It's a tourney club,,,someone should keep the stats up or let people know why they are slow,thats not too much to ask....it's only been 3 weeks .Who cares what Berry's makes? There is holdback money.Not exactly free dog.


----------



## fishdoc (Sep 19, 2009)

Chris S. said:


> I Dont feel Brians personal life is anyones business on here unless he posts it ,just my honest opinion.................... I Had no Idea.Thanks however for working on the results/standings and I sincerely hope things get better for Brian and his Fam.

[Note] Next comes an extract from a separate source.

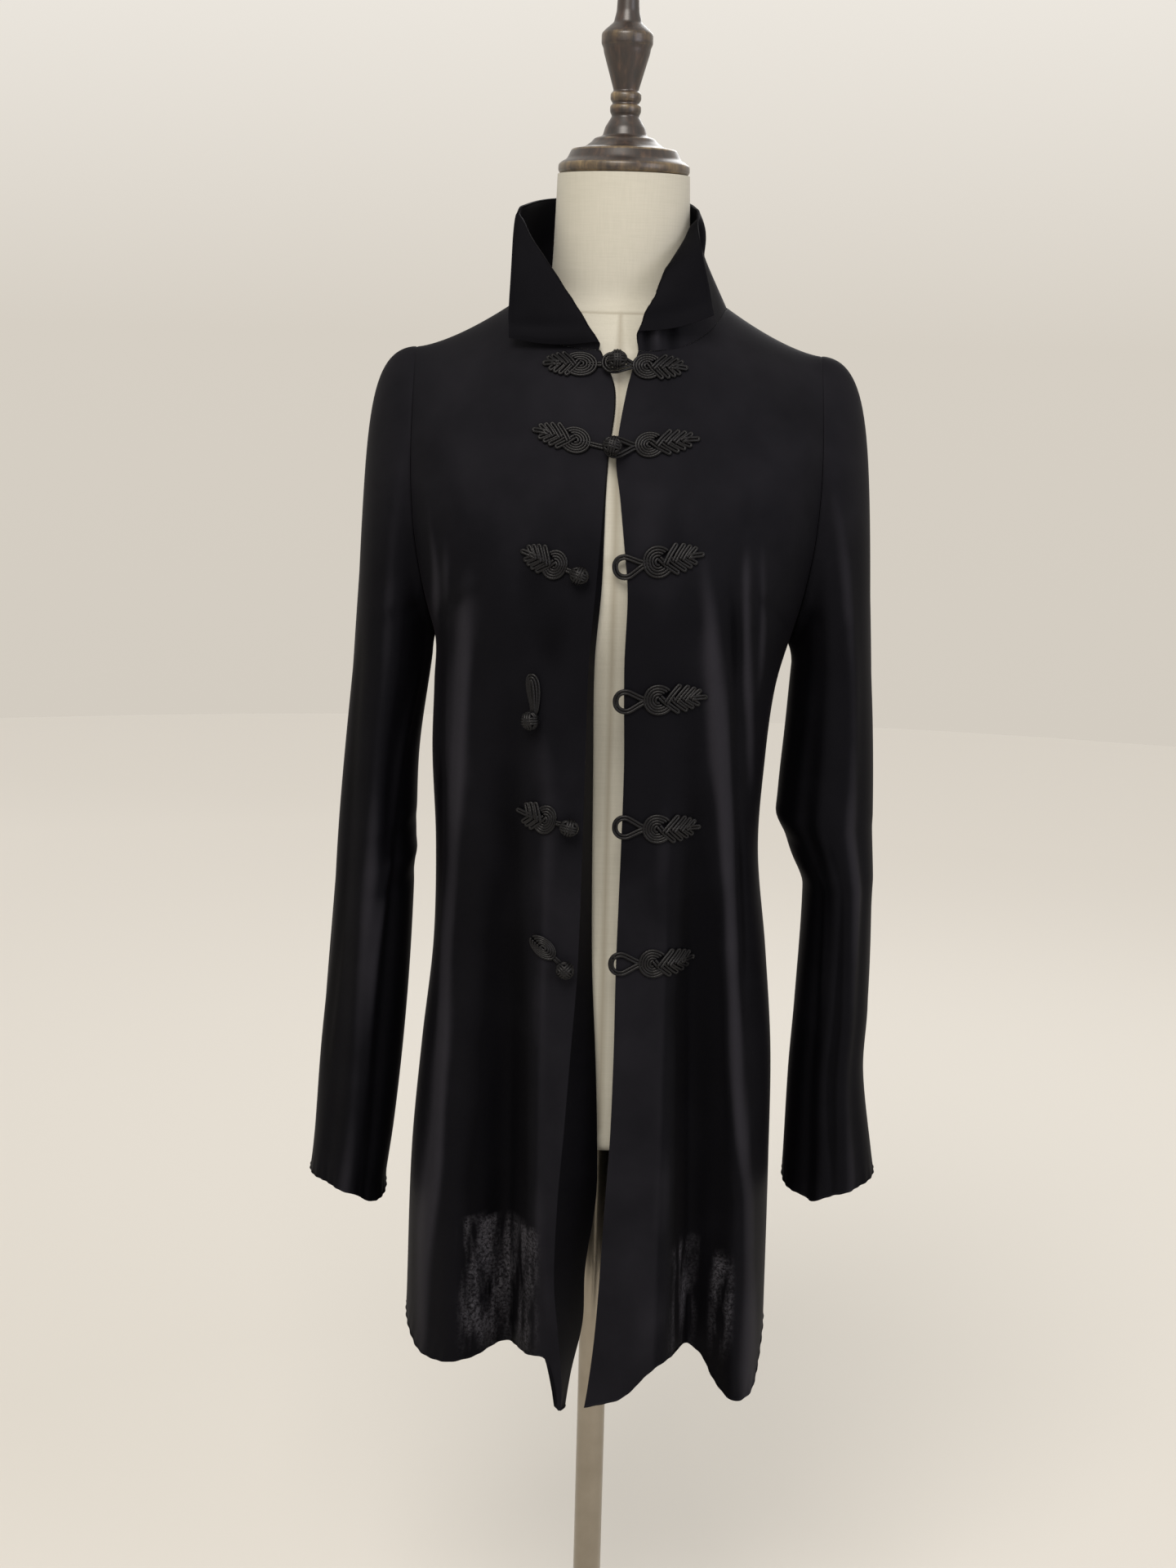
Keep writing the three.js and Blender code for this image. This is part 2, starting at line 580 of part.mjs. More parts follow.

Its not , and im not telling it. Just letting you know why the results have not been posted.They will be updated soon. I do agree results need to be posted the day after the tourny. They will be from this point foward.MIKE


----------



## jusdonaldson (Sep 21, 2009)

Thanks for explaining, Mike, I just wanted to see what place i'm in before I fished the next tourney.


----------



## jusdonaldson (Sep 21, 2009)

Jimdog, I wouldn't run a tourney club if I wasn't putting stats up, dog!


----------



## Marks500 (Sep 22, 2009)

Blah blah


----------



## Basfisher2 (Sep 28, 2009)

WoW!!!!!! Still waiting on those results!!!! I know that no one is getting paid to do this and that we all have are own problems but it only takes about an hour to post the results for all 12BOATS!!!! If someone, WHO KNOWS THEY HAVE THE TIME,wants to do the results please say something at the next tourny.


----------



## fishdoc (Sep 29, 2009)

Who are you? Did you start this series with me ? If you have a prob. call me . Its not a time issue , and I just got the results last night. The results are posted on the 10-3 Thread. I started the trail and needed a break. I will be taking over again at the next event. Basfisher2 just Fish......478-363-0871 Mike , Garage Door Doctor......................must be part of the Wolfgang pack.


----------



## Marks500 (Sep 30, 2009)

Man.... It's not that big of a deal. Since Mike is taking it over it won't happen again.He can't post results he dosent have. It was someone elses responsibility to get the results to me and he never did due to some issues. Everyone hits a bump in the road somewhere in there life. I am just glad Mike was able to track down the results. It's not time issue, if you where at the tourny you know where you finished and who won. I guess he posted them so I guess all is good.


----------



## fburris (Oct 1, 2009)

I enjoy fishing with you guys when I have the time. It isn't about who is coming in what place to me. Its time on the water and hopefully I learn something from my donation. You guys do a good job. Thanks for your time and efforts.


----------